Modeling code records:
---------------

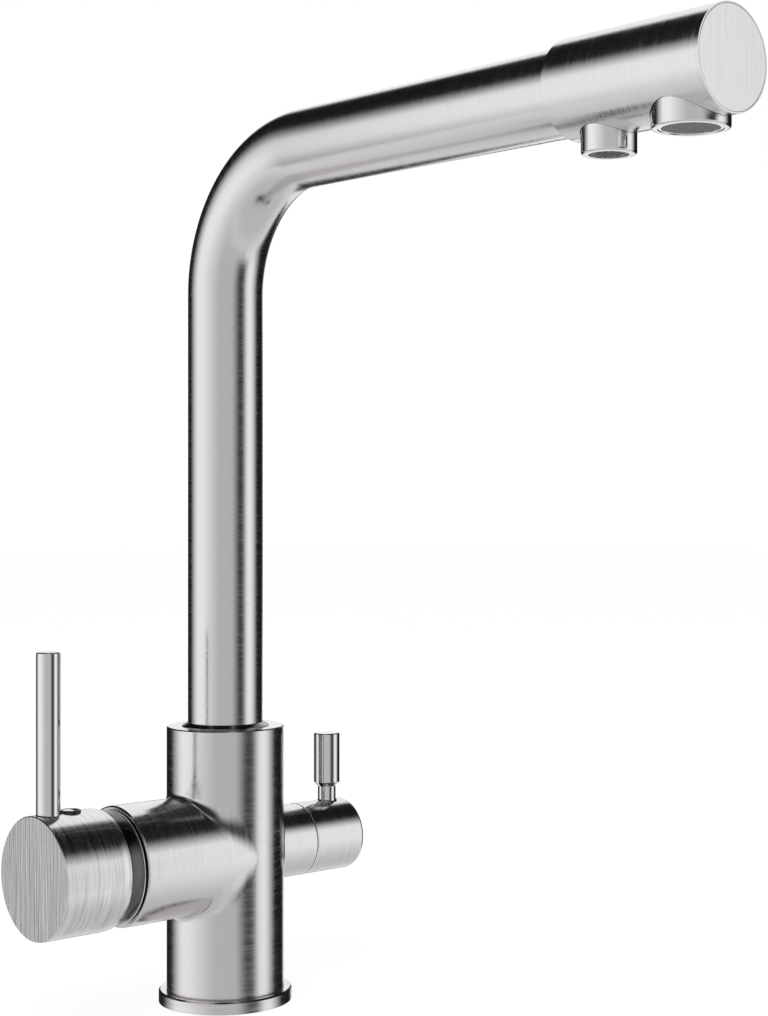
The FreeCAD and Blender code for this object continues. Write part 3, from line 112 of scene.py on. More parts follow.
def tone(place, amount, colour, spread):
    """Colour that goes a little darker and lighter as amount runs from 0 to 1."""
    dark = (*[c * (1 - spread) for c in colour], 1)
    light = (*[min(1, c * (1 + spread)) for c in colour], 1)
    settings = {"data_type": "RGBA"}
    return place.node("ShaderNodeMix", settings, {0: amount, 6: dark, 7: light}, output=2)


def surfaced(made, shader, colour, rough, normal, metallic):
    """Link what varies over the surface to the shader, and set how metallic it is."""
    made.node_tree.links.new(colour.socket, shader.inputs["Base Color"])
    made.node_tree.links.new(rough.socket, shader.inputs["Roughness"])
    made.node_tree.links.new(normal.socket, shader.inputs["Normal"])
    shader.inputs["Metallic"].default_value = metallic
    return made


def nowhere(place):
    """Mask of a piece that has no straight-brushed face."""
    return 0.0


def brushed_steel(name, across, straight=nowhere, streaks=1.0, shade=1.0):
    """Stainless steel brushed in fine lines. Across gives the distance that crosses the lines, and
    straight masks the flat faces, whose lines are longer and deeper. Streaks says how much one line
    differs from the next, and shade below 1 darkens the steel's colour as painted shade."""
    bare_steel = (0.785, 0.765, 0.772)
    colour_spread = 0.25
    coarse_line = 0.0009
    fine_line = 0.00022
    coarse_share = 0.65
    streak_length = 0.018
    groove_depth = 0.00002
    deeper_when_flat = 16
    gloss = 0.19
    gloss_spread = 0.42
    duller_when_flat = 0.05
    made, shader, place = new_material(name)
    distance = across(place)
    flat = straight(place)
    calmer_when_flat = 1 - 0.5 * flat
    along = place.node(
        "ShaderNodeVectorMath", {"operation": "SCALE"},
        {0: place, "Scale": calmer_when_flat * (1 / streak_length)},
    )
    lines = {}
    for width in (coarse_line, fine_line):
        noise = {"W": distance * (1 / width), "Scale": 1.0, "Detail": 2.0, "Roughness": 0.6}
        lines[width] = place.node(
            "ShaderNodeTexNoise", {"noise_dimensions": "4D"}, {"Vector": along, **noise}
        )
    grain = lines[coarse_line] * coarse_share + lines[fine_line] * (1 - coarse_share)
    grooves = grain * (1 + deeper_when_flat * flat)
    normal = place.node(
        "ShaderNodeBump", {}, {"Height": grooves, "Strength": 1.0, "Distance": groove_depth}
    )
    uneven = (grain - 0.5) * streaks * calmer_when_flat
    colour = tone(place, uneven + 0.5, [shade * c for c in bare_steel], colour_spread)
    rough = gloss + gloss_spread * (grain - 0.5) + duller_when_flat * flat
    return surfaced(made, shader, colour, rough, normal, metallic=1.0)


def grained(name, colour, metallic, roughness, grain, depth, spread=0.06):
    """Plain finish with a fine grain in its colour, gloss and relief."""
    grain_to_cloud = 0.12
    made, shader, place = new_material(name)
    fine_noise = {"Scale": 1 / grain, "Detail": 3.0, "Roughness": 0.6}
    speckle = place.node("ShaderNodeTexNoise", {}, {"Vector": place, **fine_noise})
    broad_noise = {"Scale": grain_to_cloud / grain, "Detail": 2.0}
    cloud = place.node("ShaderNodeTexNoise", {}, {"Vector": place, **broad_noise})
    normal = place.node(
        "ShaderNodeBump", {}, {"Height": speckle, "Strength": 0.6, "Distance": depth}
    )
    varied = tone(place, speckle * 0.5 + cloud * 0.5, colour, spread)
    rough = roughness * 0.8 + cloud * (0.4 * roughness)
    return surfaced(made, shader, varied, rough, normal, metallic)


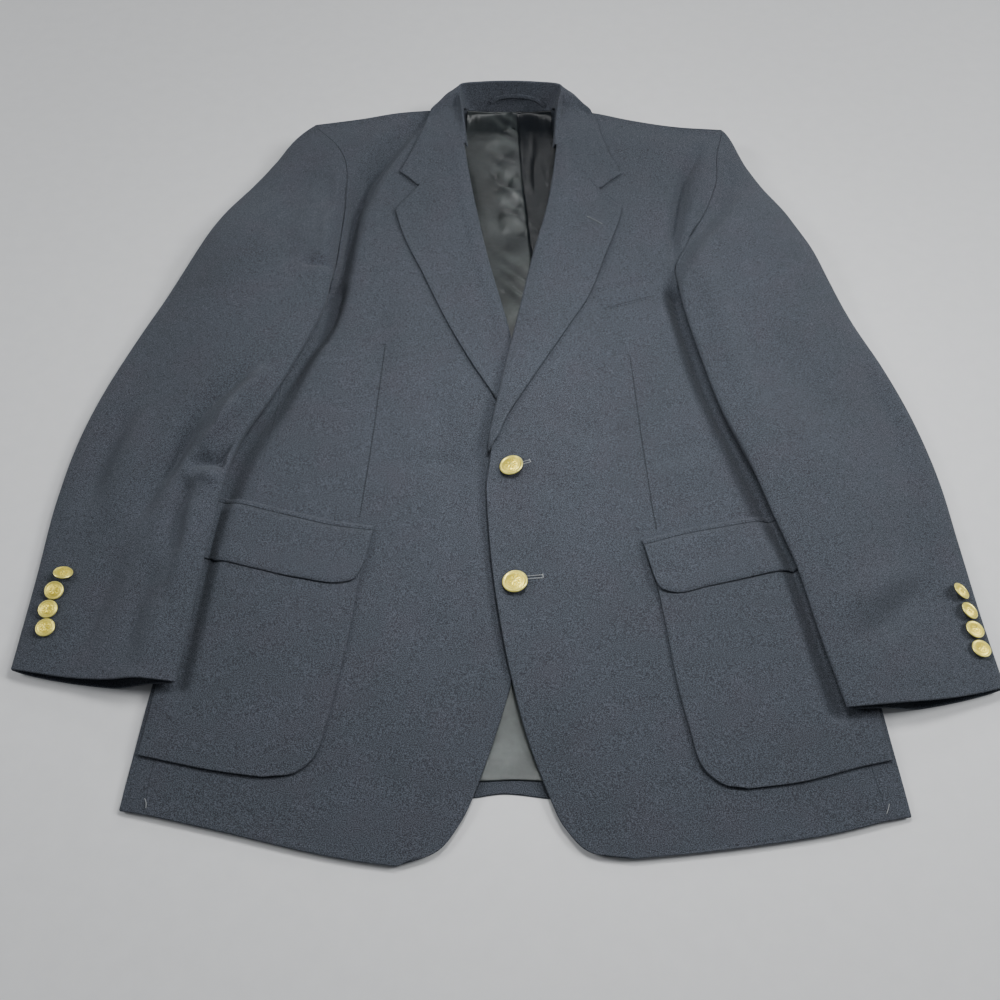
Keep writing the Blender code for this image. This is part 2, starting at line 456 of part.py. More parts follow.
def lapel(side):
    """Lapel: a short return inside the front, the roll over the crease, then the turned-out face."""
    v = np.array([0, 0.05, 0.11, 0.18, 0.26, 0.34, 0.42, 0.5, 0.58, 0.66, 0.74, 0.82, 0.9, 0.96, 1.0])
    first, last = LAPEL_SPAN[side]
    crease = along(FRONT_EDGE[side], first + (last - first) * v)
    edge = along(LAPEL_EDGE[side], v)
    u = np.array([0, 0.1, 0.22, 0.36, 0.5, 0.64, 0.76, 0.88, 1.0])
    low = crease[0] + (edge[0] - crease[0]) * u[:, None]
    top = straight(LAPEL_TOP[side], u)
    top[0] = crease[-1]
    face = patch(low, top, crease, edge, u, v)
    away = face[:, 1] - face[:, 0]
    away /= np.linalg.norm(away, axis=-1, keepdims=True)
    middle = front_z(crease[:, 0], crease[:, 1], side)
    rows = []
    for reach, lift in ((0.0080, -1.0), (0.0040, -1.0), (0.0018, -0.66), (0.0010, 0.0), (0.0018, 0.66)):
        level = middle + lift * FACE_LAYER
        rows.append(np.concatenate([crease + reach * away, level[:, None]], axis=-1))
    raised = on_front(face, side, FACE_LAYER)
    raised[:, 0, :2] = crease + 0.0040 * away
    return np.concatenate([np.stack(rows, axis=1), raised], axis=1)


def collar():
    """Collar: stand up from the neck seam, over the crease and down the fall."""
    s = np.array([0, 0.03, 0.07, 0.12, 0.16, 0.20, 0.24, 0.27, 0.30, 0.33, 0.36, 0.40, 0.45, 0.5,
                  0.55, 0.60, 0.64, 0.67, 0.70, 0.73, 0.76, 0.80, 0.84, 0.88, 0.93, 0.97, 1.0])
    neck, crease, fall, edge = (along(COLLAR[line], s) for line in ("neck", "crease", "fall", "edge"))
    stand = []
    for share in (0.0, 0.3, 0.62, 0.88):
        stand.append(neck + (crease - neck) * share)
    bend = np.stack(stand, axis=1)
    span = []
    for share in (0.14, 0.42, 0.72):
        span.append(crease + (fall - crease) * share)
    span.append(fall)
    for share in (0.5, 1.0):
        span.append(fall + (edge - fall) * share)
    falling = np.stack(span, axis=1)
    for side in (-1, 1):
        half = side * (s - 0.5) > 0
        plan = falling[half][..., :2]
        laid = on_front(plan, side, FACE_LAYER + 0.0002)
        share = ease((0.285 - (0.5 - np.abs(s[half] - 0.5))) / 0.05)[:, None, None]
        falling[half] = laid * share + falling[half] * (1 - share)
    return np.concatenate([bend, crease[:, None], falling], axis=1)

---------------

Which lines hold the string "More"? List them all.

Correct answer >>
The FreeCAD and Blender code for this object continues. Write part 3, from line 112 of scene.py on. More parts follow.
Keep writing the Blender code for this image. This is part 2, starting at line 456 of part.py. More parts follow.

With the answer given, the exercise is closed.